Morning Jay: There's a Bad Moon On the Rise
6:00 AM, May 27, 2011 • By JAY COST
Have you noticed that the economy is slowing down once again? The data of late has been pretty unequivocal on that front. In the last few weeks, we've seen monthly reports from Fed regional banks that show local economic growth stalling. Industrial production for April was flat. The housing market is in a double dip, despite the fact that mortgage rates are at bargain basement levels. Weekly jobless claims have bounced back up. And while the top-line number of April's unemployment report showed somewhat good news, though it also revealed clear signs that wages are not keeping pace with inflation, which is bad news, considering how dependent the economy of today is on consumer spending. Looking ahead, the major firms are already starting to cut their growth forecasts for Q2. Japan's economy slowed more than expected last quarter, and the sovereign debt crisis of Europe is back with a vengeance. Belarus just devalued its currency, Greece remains in very real danger, and China's now thinking of bailing out Portugal.

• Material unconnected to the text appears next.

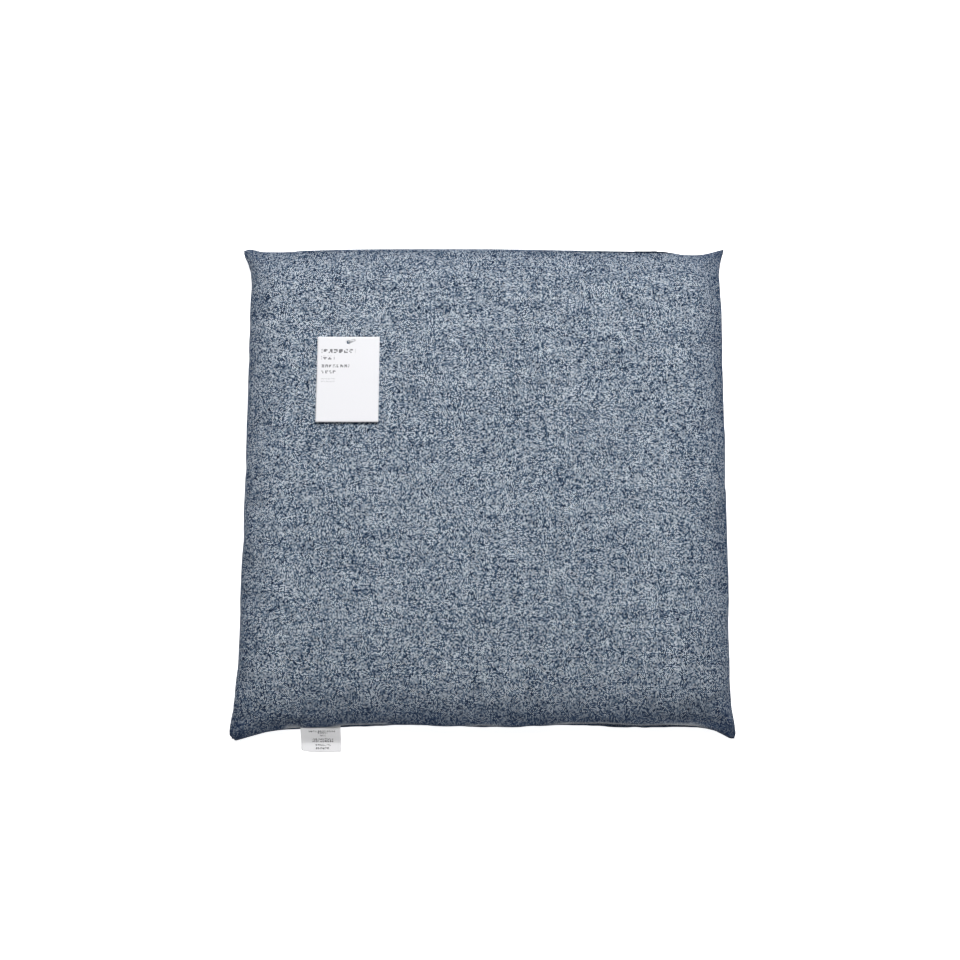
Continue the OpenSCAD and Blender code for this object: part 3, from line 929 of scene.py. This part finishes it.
def overlock():
    """Thread that wraps the raw edges of both allowances in a zigzag."""
    line, out, room = seam_line(ALLOWANCE)
    far = far_along(line)
    q = np.arange(0, far[-1], OVERLOCK_STEP)
    path, side = at_far(q, far, line), at_far(q, far, out)
    turn = np.arange(len(q)) * math.pi / 2
    size = np.interp(q, far, room)
    path = path + side * (OVERLOCK_HALF[0] * size * np.cos(turn))[:, None]
    path[:, 2] += OVERLOCK_HALF[1] * size * np.sin(turn)
    return tube(path, 0.22, 6)


piece("overlock_thread", overlock(), "navy_thread", "pad")


# ---- the filling ----

SLAB_HALF = (188.5, 190.5)        # the slab's half width and depth
SLAB_ROLL = 46.0                  # how far in its rounded edges start
SLAB_FRONT_ROLL = 84.0            # the same at the front, where the cover slopes further in
SLAB_POWER = 2.0
SLAB_TOP = 11.6                   # rise of its upper face over its middle
SLAB_MID = 14.0                   # height of its middle
SLAB_SINK = 3.0                   # how much lower its middle is at the front
LINER_T = 0.3


def slab_surface(side, shrink=0.0, n=61):
    """A face of the slab as a grid."""
    a = np.sin(np.linspace(-1, 1, n) * math.pi / 2)
    half = np.array(SLAB_HALF) - shrink
    x, y = np.meshgrid(a * half[0], a * half[1], indexing="ij")
    off_x = np.clip((np.abs(x) - half[0] + SLAB_ROLL) / SLAB_ROLL, 0, 1)
    roll = np.where((y < 0) & (side > 0), SLAB_FRONT_ROLL, SLAB_ROLL)
    off_y = np.clip((np.abs(y) - half[1] + roll) / roll, 0, 1)
    rest = np.clip(1 - off_x**SLAB_POWER - off_y**SLAB_POWER, 0, 1) ** (1 / SLAB_POWER)
    middle = SLAB_MID - SLAB_SINK * np.clip((1 - y / half[1]) / 2, 0, 1) ** 2
    face = SLAB_MID + side * (SLAB_TOP - shrink)
    return np.stack([x, y, middle + (face - middle) * rest], -1)


def closed_slab(shrink):
    faces_at = [slab_surface(side, shrink) for side in (1, -1)]
    n = len(faces_at[0])
    verts = np.concatenate([f.reshape(-1, 3) for f in faces_at])
    faces = grid_faces(n, n) + grid_faces(n, n, n * n, True)
    rim = [i * n + j for i, j in rim_cells(n, n)]
    for k, a in enumerate(rim):
        b = rim[(k + 1) % len(rim)]
        faces.append([b, a, a + n * n, b + n * n])
    return verts, faces


def rumple(verts, height, scale, seed):
    """Moves points up and down a little, in soft uneven waves."""
    rng = np.random.default_rng(seed)
    x, y = verts[..., 0], verts[..., 1]
    wave = 0
    for _ in range(7):
        turn, phase = rng.uniform(0, 2 * math.pi, 2)
        length = scale * rng.uniform(0.6, 1.8)
        wave = wave + np.sin((x * math.cos(turn) + y * math.sin(turn)) * 2 * math.pi / length + phase)
    verts = verts.copy()
    verts[..., 2] += height * wave / 7
    return verts


def liner_face(side):
    """A sheet of the inner bag, as a grid."""
    return rumple(slab_surface(side), height=0.5, scale=38, seed=5)


foam_verts, foam_faces = closed_slab(shrink=1.2)
piece("foam_core", (rumple(foam_verts, 0.25, 9, 3), foam_faces), "foam", "pad")

for side, name in ((1, "liner_top"), (-1, "liner_bottom")):
    surface = liner_face(side)
    n = len(surface)
    bag_sheet = piece(name, (surface.reshape(-1, 3), grid_faces(n, n, 0, side < 0)), "liner", "pad")
    thicken(bag_sheet, LINER_T)


def liner_seam():
    surface = liner_face(1)
    n = len(surface)
    rim = [surface[i, j] for i, j in rim_cells(n, n)]
    line = np.array(rim + rim[:1])
    line[:, :2] *= 1.0012
    out = line / np.linalg.norm(line[:, :2], axis=1, keepdims=True)
    out[:, 2] = 0
    return stitches(line, out, length=3.2, gap=0.8, radius=0.25)


piece("liner_thread", liner_seam(), "white_thread", "pad")


# ---- the zip ----

TAPE_T = 0.5


def tape(side):
    """A woven tape along the coil, leaning in under the cloth further out."""
    name = "zip_tape_upper" if side > 0 else "zip_tape_lower"
    low, high = box_mm(name)
    path = [(TAPE_Y - lean, up) for lean, up in (
        (0, 0.80), (0, 1.4), (0, 2.2), (0, 3.4), (0, 4.4), (0.5, 5.3), (1.5, 6.0), (2.8, 6.5), (4.2, 6.8),
        (5.6, 7.0))]
    xs = np.linspace(low[0], high[0], 241)
    ripple = 0.10 * np.sin(xs / 9.0) + 0.06 * np.sin(xs / 3.7 + 1)
    verts = [(x, y + r * max(0.0, up - 4) / 6, SEAM_Z + side * up)
             for x, r in zip(xs, ripple) for y, up in path]
    faces = grid_faces(len(xs), len(path), 0, side > 0)
    ob = piece(name, (np.array(verts), faces), "tape", "pad")
    thicken(ob, TAPE_T)


def coil(side):
    """A row of nylon coil: one monofilament wound along the tape's edge."""
    pitch, wire = 1.36, 0.27
    turns = int((2 * ZIP_HALF - 1) / pitch)
    t = np.arange(turns * 12 + 1) / 12
    x = -ZIP_HALF + 0.5 + t * pitch + (0.5 * pitch if side > 0 else 0)
    x = np.minimum(x, ZIP_HALF - 0.3)
    angle = 2 * math.pi * t
    y = TAPE_Y + 0.05 + wire + (COIL_HIGH[1] - TAPE_Y - 0.05 - 2 * wire) * (0.5 - 0.5 * np.cos(angle))
    z = SEAM_Z + side * (1.52 + 0.66 * np.sin(angle))
    return tube(np.stack([x, y, z], -1), wire, 6, (1, 0.001, 0))


def lip_stitches(panel, side):
    """The stitch row that holds a panel's folded lip to its tape."""
    row_a, row_b = panel[:, -1], panel[:, -2]
    inside = np.abs(row_a[:, 0]) < ZIP_HALF + 2
    line = (0.42 * row_a + 0.58 * row_b)[inside]
    rise = (row_b - row_a)[inside]
    out = np.stack([0 * rise[:, 0], np.abs(rise[:, 2]), -side * np.abs(rise[:, 1])], -1)
    out /= np.linalg.norm(out, axis=1, keepdims=True)
    return stitches(line + out * 0.16, out, length=2.5, gap=0.7, radius=0.24)


for side, panel, word in ((1, TOP, "upper"), (-1, BOTTOM, "lower")):
    tape(side)
    piece("zip_coil_" + word, coil(side), "coil", "pad")
    piece("zip_stitch_" + word, lip_stitches(panel, side), "zip_thread", "pad")


def clip(middle_x, middle_z, width, height):
    """A crimped clip: a channel round the tape's edge with two prongs turned in over the coil."""
    y0, y1 = TAPE_Y + 0.05, TAPE_Y + 1.5
    w, h = width / 2, height / 2
    outline = [(-w, y0), (w, y0), (w, y1 - 0.35), (w * 0.7, y1), (w * 0.25, y1), (0, y1 - 0.45),
               (-w * 0.25, y1), (-w * 0.7, y1), (-w, y1 - 0.35)]
    verts, faces = block(outline, -h, h)
    verts = verts + np.array([middle_x, 0, middle_z])
    return verts, faces


STOPS_LOW, STOPS_HIGH = box_mm("zip_top_stops")
stop_x = (STOPS_LOW[0] + STOPS_HIGH[0]) / 2
pair = merged([clip(stop_x, SEAM_Z + side * 1.9, 2.0, 2.0) for side in (1, -1)])
bevelled(piece("zip_top_stops", pair, "stop", "pad", smooth=False), 0.18)
END_LOW, END_HIGH = box_mm("zip_bottom_stop")
end_clip = clip((END_LOW[0] + END_HIGH[0]) / 2, SEAM_Z, 2.5, 5.8)
bevelled(piece("zip_bottom_stop", end_clip, "stop", "pad", smooth=False), 0.25)

for name in ("zip_slider", "pull_tab"):
    ob = bpy.data.objects[name]
    ob.data.materials.clear()
    ob.data.materials.append(M["slider"])
    bevelled(ob, 0.16)


# ---- the care label ----

LABEL_PLY = 0.22                  # thickness of one ply
LABEL_REACH = LABEL_HIGH[1] - LABEL_LOW[1]


def label_path():
    """The upper ply's line in depth (from the seam outwards) and height, then the fold, then the
    lower ply back to the seam."""
    seam_z = LABEL_HIGH[2]
    out = np.array([-7.0, -3.5, -1.0, 0.4, 1.6, 2.8, 4.2, 5.8, 7.6, 9.4, 11.4, 13.4, 15.4, 17.2, 18.5])
    drop = np.clip(out / 12.5, 0, 1)
    height = seam_z - 0.15 - (seam_z - 1.25) * (1 - (1 - drop) ** 1.7 * (1 + 0.6 * drop))
    tip = [(LABEL_REACH - 0.22, height[-1] - 0.30), (LABEL_REACH - 0.05, height[-1] - 0.52),
           (LABEL_REACH - 0.25, height[-1] - 0.70)]
    upper = list(zip(out, height))
    lower = [(q, h - 0.36) for q, h in upper[::-1]]
    lower[0] = (lower[0][0], height[-1] - 0.62)
    return np.array(upper + tip + lower)


def label_mesh():
    path = label_path()
    far = np.concatenate([[0], np.cumsum(np.hypot(*np.diff(path, axis=0).T))])
    q = np.linspace(0, far[-1], 118)
    depth, height = np.interp(q, far, path[:, 0]), np.interp(q, far, path[:, 1])
    a = np.linspace(-1, 1, 25)
    half = (LABEL_HIGH[0] - LABEL_LOW[0]) / 2
    middle = (LABEL_HIGH[0] + LABEL_LOW[0]) / 2
    across = a[None, :]
    near_tip = np.clip((depth - LABEL_REACH + 4.5) / 4.5, 0, 1)[:, None]
    trim = np.where(across < 0, 1.5 * near_tip**2.2 * across**4, 0.3 * near_tip**2 * across**6)
    x = middle + half * across * (1 - 0.05 * near_tip**2 * (across < 0))
    y = LABEL_HIGH[1] - depth[:, None] + trim
    out = np.clip(depth / LABEL_REACH, 0, 1)[:, None]
    z = height[:, None] + out * (1 - 0.55 * out) * (0.55 * across**2 + 0.25 * np.sin(2.6 * across))
    verts = np.stack([x + 0 * z, y, np.maximum(z, 0.25)], -1)
    uv = np.stack(np.meshgrid(q, half + half * a, indexing="ij")[::-1], -1)
    return verts.reshape(-1, 3), grid_faces(len(q), len(a)), uv.reshape(-1, 2), far[-1]


verts, faces, uv, label_cut = label_mesh()
label = new_object("care_label", verts, faces, M["satin"])
with_uv(label, "ribbon", uv)
thicken(label, LABEL_PLY)
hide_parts("care_label")
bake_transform(label)


# ---- the card tag and its pin ----

HOLE_R = 1.6                      # radius of the hole in the card
BAR_R, BAR_HALF = 0.5, 4.5        # the crossbar's radius and half length


def tag_mesh():
    """The card as a grid with a round hole, with its UV places; the hole is joined to the grid by
    rings of cells."""
    size = TAG_HIGH - TAG_LOW
    nx, ny = 40, 57
    gx, gy = np.linspace(0, size[0], nx + 1), np.linspace(0, size[1], ny + 1)
    hole = np.array([PIN[0] - TAG_LOW[0], PIN[1] - TAG_LOW[1]])
    ci, cj = int(round(hole[0] / gx[1])), int(round(hole[1] / gy[1]))
    reach = 3
    flat = [(x, y) for x in gx for y in gy]
    cols = ny + 1
    faces = [[i * cols + j, (i + 1) * cols + j, (i + 1) * cols + j + 1, i * cols + j + 1]
             for i in range(nx) for j in range(ny)
             if not (ci - reach <= i < ci + reach and cj - reach <= j < cj + reach)]
    span = range(2 * reach)
    ring = [(ci - reach + k, cj - reach) for k in span] + [(ci + reach, cj - reach + k) for k in span]
    ring += [(ci + reach - k, cj + reach) for k in span] + [(ci - reach, cj + reach - k) for k in span]
    last = [i * cols + j for i, j in ring]
    square = np.array([flat[k] for k in last])
    turn = np.arctan2(*(square - hole).T[::-1])
    circle = hole + HOLE_R * np.stack([np.cos(turn), np.sin(turn)], -1)
    for step in (0.35, 0.7, 1.0):
        level = square + (circle - square) * step
        first = len(flat)
        flat += [tuple(p) for p in level]
        now = list(range(first, first + len(ring)))
        for k in range(len(ring)):
            m = (k + 1) % len(ring)
            faces.append([last[k], last[m], now[m], now[k]])
        last = now
    flat = np.array(flat)
    down = np.clip((hole[1] - flat[:, 1]) / hole[1], 0, 1)
    right = np.clip((flat[:, 0] - hole[0]) / (size[0] / 2), -1, 1)
    curl = 1.25 * down**2.2 + 0.45 * down * np.maximum(right, 0) ** 2 - 0.25 * down * right * (down > 0.5)
    z = TAG_HIGH[2] + np.maximum(curl, 0)
    verts = np.stack([flat[:, 0] + TAG_LOW[0], flat[:, 1] + TAG_LOW[1], z], -1)
    return verts, faces, flat


verts, faces, uv = tag_mesh()
tag = piece("hang_tag", (verts, faces), "card", "hang_tag")
with_uv(tag, "card", uv)
thicken(tag, TAG_HIGH[2] - TAG_LOW[2])


def pin_mesh():
    """Tag pin: a crossbar under the cloth, a thin filament, and a flat head on the card."""
    x, y, z = PIN
    bar_z = BAR_LOW[2] + BAR_R
    t = np.linspace(-1, 1, 15)
    bar = tube([(x + BAR_HALF * q, y, bar_z) for q in t], BAR_R * (1 - np.abs(t) ** 8 * 0.6), 12)
    top = TAG_HIGH[2]
    way = [(0, 0, bar_z), (0, 0, bar_z + 0.8), (0.05, 0, 29.6), (0.1, 0.02, top - 0.6),
           (0.2, 0.05, top - 0.2), (0.45, 0.14, top + 0.16), (0.9, 0.32, top + 0.28), (1.6, 0.6, top + 0.3)]
    thick = [0.42, 0.34, 0.3, 0.3, 0.3, 0.3, 0.34, 0.36]
    line = tube([(x + a, y + b, c) for a, b, c in way], thick, 10, (0, 1, 0.01))
    a = np.linspace(-1, 1, 17)
    paddle_w = 1.08 * (1 - np.abs(a) ** 6) ** 0.5 + 0.02
    sides = 14
    head, head_faces = tube([(3.0 * q, 0, 0) for q in a], 1.0, sides)
    rings = head.reshape(len(a), sides, 3)
    rings[..., 1] *= paddle_w[:, None]
    rings[..., 2] *= 0.24 * paddle_w[:, None]
    turn = math.radians(20)
    rings = np.stack([x + 2.9 + rings[..., 0] * math.cos(turn) - rings[..., 1] * math.sin(turn),
                      y + 1.1 + rings[..., 0] * math.sin(turn) + rings[..., 1] * math.cos(turn),
                      top + 0.30 + rings[..., 2]], -1)
    return merged([bar, line, (rings.reshape(-1, 3), head_faces)])


pin = new_object("tag_pin", *pin_mesh(), M["nylon"])
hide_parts("tag_pin_bar", "tag_pin_head")
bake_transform(pin)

The economy is relevant to the political discourse in so many ways, and I've reviewed its impact on this page regularly over the last few months. One element that I have touched on just briefly is the fact that slower growth could have significant, deleterious effects on the nation's budget deficit. Over the previous decade (2001-2010), economic growth averaged just 1.7 percent per year, yet the CBO projects an average growth rate over the next decade (2011-2020) of 2.9 percent. If we come in closer to the last decade rather than CBO's projections, federal revenue collections will inevitably be hampered, as the tax code is highly progressive and a lower rate of growth will keep people out of the higher income brackets. Meanwhile, federal spending would not fall at a corresponding rate, as appropriations are set by the political cycle and not the business cycle.
All told, weak growth -- the kind that we've been stuck with since 2001 -- could produce a 10-year budget deficit that is trillions more than what CBO currently projects as the baseline. And that baseline is already at about $7.5 trillion, plus it assumes away many important spending/revenue adjustments like the Medicare "doc fix," the unlikelihood of Democrats getting their tax hike (they call it, "repealing the Bush tax cuts," but there is no real difference from an economic standpoint), the extreme unlikelihood that Obamacare will reduce the deficit, and more.
In other words, when we take a sober, fair-minded look at what the baseline budget would be under realistic political and economic conditions, we are faced with a terrifying truth: the status quo in American fiscal policy is no longer sustainable.
The bulk of political commentators, and the political class in general, have yet to wrap their minds around this fact, although there are several notable exceptions to the general tendency. These farsighted few now see the bad moon rising over the nation's capitol, and they know it portends a dramatic, painful change in the way things work in D.C.